Die EU ist und bleibt wichtig für KMU
Küng betont aber auch, dass die EU weiterhin sehr wichtig sei für die Schweizer Exportwirtschaft: «Vor allem für KMU sind die europäischen Märkte meist nach wie vor die erste Adresse. Denn für Unternehmen mit weniger Ressourcen stellt dies den einfachsten Schritt ins internationale Geschäft dar.»
Bund, Ökonomen und Branchenverbände sind sich einig: Auch wenn die Abhängigkeit vom europäischen Binnenmarkt in den vergangenen Jahren reduziert werden konnte, bleiben die bilateralen Verträge unverzichtbar.

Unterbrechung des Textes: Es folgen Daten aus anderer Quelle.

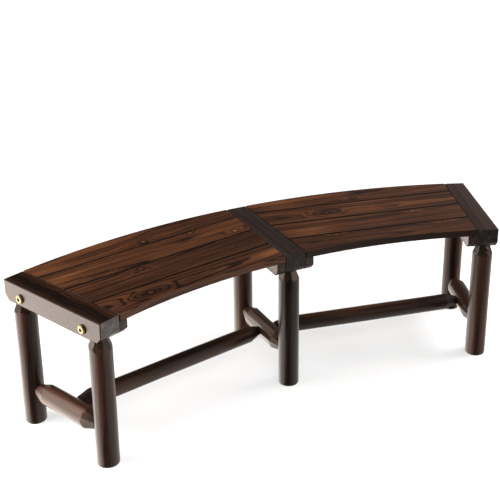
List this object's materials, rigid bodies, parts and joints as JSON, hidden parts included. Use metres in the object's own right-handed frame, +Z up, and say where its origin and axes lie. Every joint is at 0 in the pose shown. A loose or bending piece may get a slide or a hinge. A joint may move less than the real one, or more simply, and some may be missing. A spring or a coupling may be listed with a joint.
{
  "type": "garden bench",
  "caption": "Curved backless wooden garden bench on round log legs with log stretchers and a straight-boarded, arc-edged seat.",
  "frame": {"origin": "on the floor, at the bottom centre of the bench's box", "axes": "+X along the bench to a sitter's left, +Y towards its outer, convex edge, +Z up; the concave edge faces -Y"},
  "size_m": [1.5098, 0.5104, 0.43],
  "materials": {
    "stained_boards": "dark brown stained softwood under satin varnish",
    "stained_beams": "dark brown stained softwood under satin varnish",
    "stained_logs": "dark brown stained round poles under satin varnish",
    "brass_bolts": "polished brass-coloured plating",
    "zinc_plated_steel": "bright zinc plating"
  },
  "bodies": {
    "root": {"end_beam_left": "stained_beams", "middle_beam": "stained_beams", "end_beam_right": "stained_beams", "leg_left_front": "stained_logs", "leg_left_back": "stained_logs", "leg_middle_front": "stained_logs", "leg_middle_back": "stained_logs", "leg_right_front": "stained_logs", "leg_right_back": "stained_logs", "rung_left": "stained_logs", "rung_middle": "stained_logs", "rung_right": "stained_logs", "stretcher_left": "stained_logs", "stretcher_right": "stained_logs", "board_left_front": "stained_boards", "board_left_inner_front": "stained_boards", "board_left_inner_back": "stained_boards", "board_left_back": "stained_boards", "board_right_front": "stained_boards", "board_right_inner_front": "stained_boards", "board_right_inner_back": "stained_boards", "board_right_back": "stained_boards", "cleat_left_outer": "stained_beams", "cleat_left_inner": "stained_beams", "cleat_right_outer": "stained_beams", "cleat_right_inner": "stained_beams", "bolt_left_front": "brass_bolts", "washer_left_front": "zinc_plated_steel", "nut_left_front": "zinc_plated_steel", "bolt_left_back": "brass_bolts", "washer_left_back": "zinc_plated_steel", "nut_left_back": "zinc_plated_steel", "bolt_middle_front": "brass_bolts", "washer_middle_front": "zinc_plated_steel", "nut_middle_front": "zinc_plated_steel", "bolt_middle_back": "brass_bolts", "washer_middle_back": "zinc_plated_steel", "nut_middle_back": "zinc_plated_steel", "bolt_right_front": "brass_bolts", "washer_right_front": "zinc_plated_steel", "nut_right_front": "zinc_plated_steel", "bolt_right_back": "brass_bolts", "washer_right_back": "zinc_plated_steel", "nut_right_back": "zinc_plated_steel"}
  },
  "joints": []
}
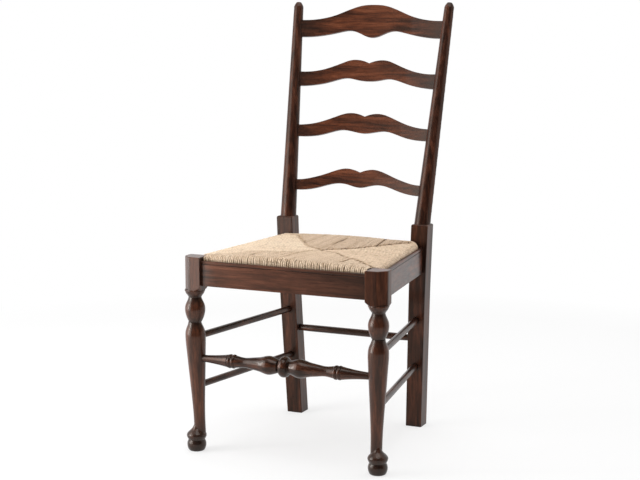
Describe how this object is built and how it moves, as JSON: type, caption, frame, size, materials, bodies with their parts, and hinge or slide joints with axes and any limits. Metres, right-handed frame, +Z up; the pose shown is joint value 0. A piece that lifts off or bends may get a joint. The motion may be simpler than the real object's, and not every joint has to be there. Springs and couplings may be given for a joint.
{
  "type": "ladderback chair",
  "caption": "Wooden ladderback dining chair with shaped slats, turned front legs and stretcher, round side stretchers and a drop-in woven rush seat.",
  "frame": {"origin": "middle of the chair's footprint box, on the floor", "axes": "+Z up, +X to the right seen from the front, +Y to the back of the chair"},
  "size_m": [0.5396, 0.5934, 1.1073],
  "materials": {
    "stained_wood": "satin",
    "plain_wood": "sawn",
    "rush": "woven",
    "screw_steel": "plain"
  },
  "bodies": {
    "frame": {"back_leg_left": "stained_wood", "back_leg_right": "stained_wood", "back_rail": "stained_wood", "back_stretcher": "stained_wood", "corner_block_back_left": "plain_wood", "corner_block_back_right": "plain_wood", "corner_block_front_left": "plain_wood", "corner_block_front_right": "plain_wood", "corner_block_screws": "screw_steel", "front_leg_left": "stained_wood", "front_leg_right": "stained_wood", "front_rail": "stained_wood", "front_stretcher": "stained_wood", "side_rail_left": "stained_wood", "side_rail_right": "stained_wood", "side_stretcher_lower_left": "stained_wood", "side_stretcher_lower_right": "stained_wood", "side_stretcher_upper_left": "stained_wood", "side_stretcher_upper_right": "stained_wood", "slat_bottom": "stained_wood", "slat_lower": "stained_wood", "slat_top": "stained_wood", "slat_upper": "stained_wood"},
    "seat": {"rush_seat": "rush", "seat_frame_back": "plain_wood", "seat_frame_front": "plain_wood", "seat_frame_left": "plain_wood", "seat_frame_right": "plain_wood"}
  },
  "joints": [
    {"name": "seat_lift", "type": "slide", "parent": "frame", "child": "seat", "axis": [0, 0, 1], "range_m": [0, 0.12]}
  ]
}
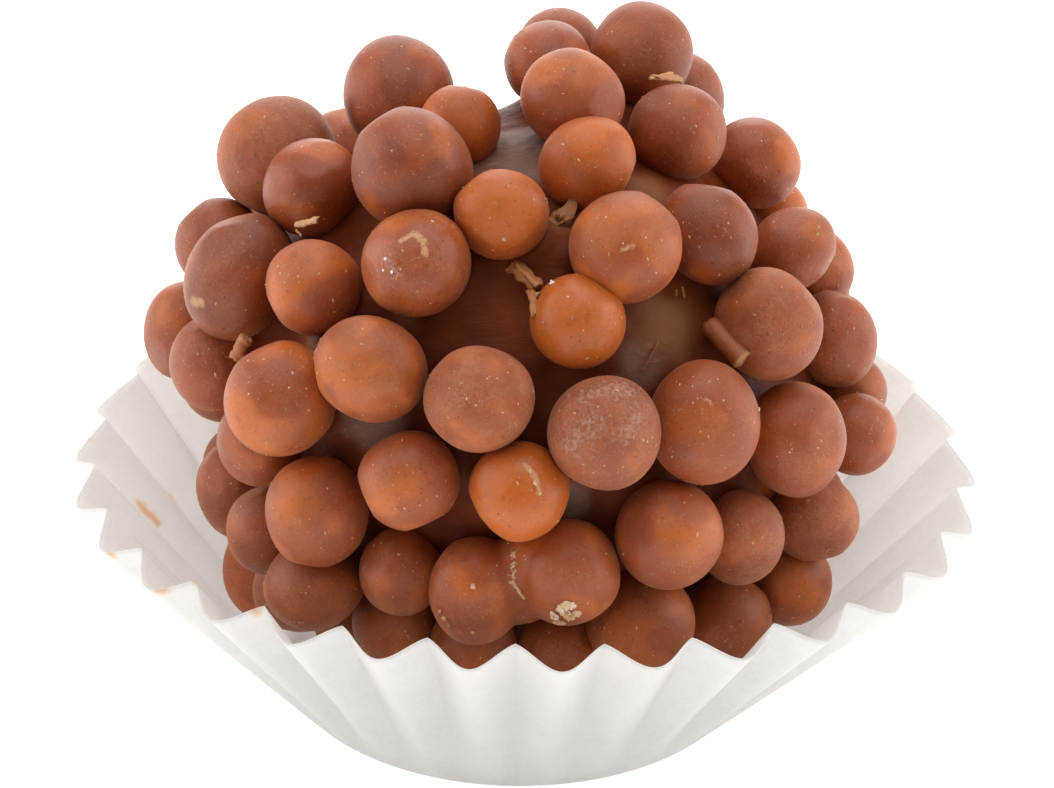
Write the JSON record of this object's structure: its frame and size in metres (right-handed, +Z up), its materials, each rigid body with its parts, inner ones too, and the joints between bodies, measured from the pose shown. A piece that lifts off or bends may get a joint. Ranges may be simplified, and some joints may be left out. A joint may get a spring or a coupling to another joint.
{
  "type": "brigadeiro",
  "caption": "Ball of dark fudge rolled in crisp milk chocolate pearls, sitting in a fluted white paper case.",
  "frame": {"origin": "middle of the underside of the paper case, on the surface it stands on", "axes": "+Z up, -Y towards the front, +X to the right seen from the front"},
  "size_m": [0.048, 0.0426, 0.0376],
  "materials": {
    "chocolate": "velvety milk chocolate pearls on dark, slightly glossy fudge",
    "case_paper": "thin matt white greaseproof paper, pleated"
  },
  "bodies": {
    "root": {"paper_case": "case_paper", "brigadeiro": "chocolate"}
  },
  "joints": []
}
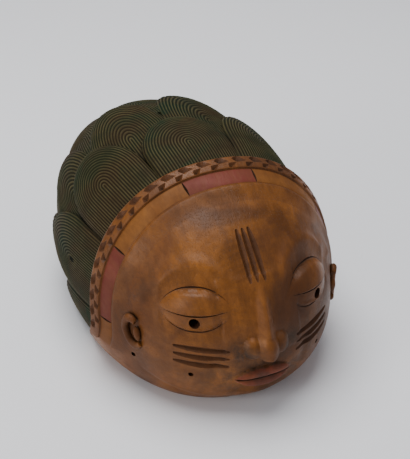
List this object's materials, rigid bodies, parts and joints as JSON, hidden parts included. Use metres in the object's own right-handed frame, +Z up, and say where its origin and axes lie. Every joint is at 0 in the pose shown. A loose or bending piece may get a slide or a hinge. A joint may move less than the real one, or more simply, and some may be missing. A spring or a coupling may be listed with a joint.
{
  "type": "gelede mask",
  "caption": "Carved wooden helmet mask with a calm face, a banded plait over the brow and hair in overlapping tongue-shaped locks, hollow below, worn on top of the head.",
  "frame": {"origin": "centre of the outline seen from above, on the plane the rim rests on", "axes": "+Z up through the crown, -Y the way the face looks, +X towards the mask's left side"},
  "size_m": [0.2099, 0.3387, 0.1705],
  "materials": {
    "carved_wood": "satin, painted in places"
  },
  "bodies": {
    "root": {"mask": "carved_wood"}
  },
  "joints": []
}
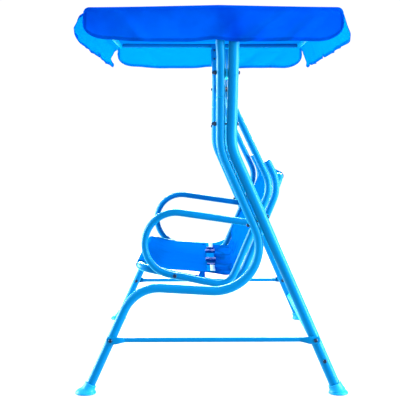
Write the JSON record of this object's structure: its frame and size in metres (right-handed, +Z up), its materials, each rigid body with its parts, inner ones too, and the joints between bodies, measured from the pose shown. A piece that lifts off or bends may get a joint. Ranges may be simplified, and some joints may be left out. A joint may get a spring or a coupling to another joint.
{
  "type": "glider swing",
  "caption": "Garden swing for children: tube side frames, a canopy, and a sling bench with looped armrests that hangs from a crossbar and swings.",
  "frame": {"origin": "on the ground, at the middle of the object's bounding box in plan", "axes": "-X is the way the seat faces, +Y is across the swing towards the sitter's right, +Z is up"},
  "size_m": [0.7596, 1.0768, 1.0655],
  "materials": {
    "enamelled_steel": "gloss sky-blue enamel",
    "cyan_plastic": "satin moulded",
    "canopy_cloth": "matte coated polyester",
    "sling_cloth": "coated polyester, slightly glossy",
    "webbing": "woven webbing",
    "buckle_plastic": "moulded",
    "zinc_steel": "zinc plated",
    "nylon": "moulded nylon"
  },
  "bodies": {
    "frame": {"brace_bolt_front_left": "zinc_steel", "brace_bolt_front_right": "zinc_steel", "brace_bolt_rear_left": "zinc_steel", "brace_bolt_rear_right": "zinc_steel", "canopy_cover": "canopy_cloth", "canopy_front_bar": "enamelled_steel", "canopy_rear_bar": "enamelled_steel", "canopy_side_bar_left": "enamelled_steel", "canopy_side_bar_right": "enamelled_steel", "foot_front_left": "cyan_plastic", "foot_front_right": "cyan_plastic", "foot_rear_left": "cyan_plastic", "foot_rear_right": "cyan_plastic", "front_frame_tube_left": "enamelled_steel", "front_frame_tube_right": "enamelled_steel", "leg_bolt_left": "zinc_steel", "leg_bolt_right": "zinc_steel", "pivot_bolt_left": "zinc_steel", "pivot_bolt_right": "zinc_steel", "pivot_nut_left": "zinc_steel", "pivot_nut_right": "zinc_steel", "post_bolt_lower_left": "zinc_steel", "post_bolt_lower_right": "zinc_steel", "post_bolt_upper_left": "zinc_steel", "post_bolt_upper_right": "zinc_steel", "post_cap_nut_lower_left": "zinc_steel", "post_cap_nut_lower_right": "zinc_steel", "post_cap_nut_upper_left": "zinc_steel", "post_cap_nut_upper_right": "zinc_steel", "rear_leg_left": "enamelled_steel", "rear_leg_right": "enamelled_steel", "rear_stretcher": "enamelled_steel", "side_brace_left": "enamelled_steel", "side_brace_right": "enamelled_steel", "stretcher_bolt_left": "zinc_steel", "stretcher_bolt_right": "zinc_steel", "top_crossbar": "enamelled_steel", "upper_post_left": "enamelled_steel", "upper_post_right": "enamelled_steel"},
    "seat": {"arm_bolt_left": "zinc_steel", "arm_bolt_right": "zinc_steel", "backrest_tube": "enamelled_steel", "belt_socket_left": "buckle_plastic", "belt_socket_right": "buckle_plastic", "belt_tongue_left": "buckle_plastic", "belt_tongue_right": "buckle_plastic", "centre_belt": "webbing", "hanger_arm_left": "enamelled_steel", "hanger_arm_right": "enamelled_steel", "lap_belt_left": "webbing", "lap_belt_right": "webbing", "pivot_bush_left": "nylon", "pivot_bush_right": "nylon", "seat_frame_tube": "enamelled_steel", "seat_rear_bar": "enamelled_steel", "seat_sling": "sling_cloth", "seat_tube_cap_left": "cyan_plastic", "seat_tube_cap_right": "cyan_plastic", "stay_bolt_left": "zinc_steel", "stay_bolt_right": "zinc_steel"}
  },
  "joints": [
    {"name": "seat_swing", "type": "hinge", "parent": "frame", "child": "seat", "pos_m": [0.042, 0, 0.8425], "axis": [0, 1, 0], "range_deg": [-25, 25]}
  ]
}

Dazu BAK-Mann Körber: «Ohne diesen guten Marktzugang hätte die Schweizer Wirtschaft deutlich stärker unter der EU-Schwäche gelitten als ohnehin schon.» Ins gleiche Horn stösst Sara Käch vom Branchenverband Interpharma: «Die bilateralen Verträge haben die Schweiz als Produktionsstätte für Medikamente gestärkt.» Dank dieses Abbaus von Handelshürden spiele es für Pharmafirmen heute keine Rolle mehr, ob in der Schweiz produziert werde oder in einem EU-Land. «Das dürfte einer der Gründe dafür sein, warum heute auch Firmen in der Schweiz produzieren, die ihren Hauptsitz in einem anderen Land haben.»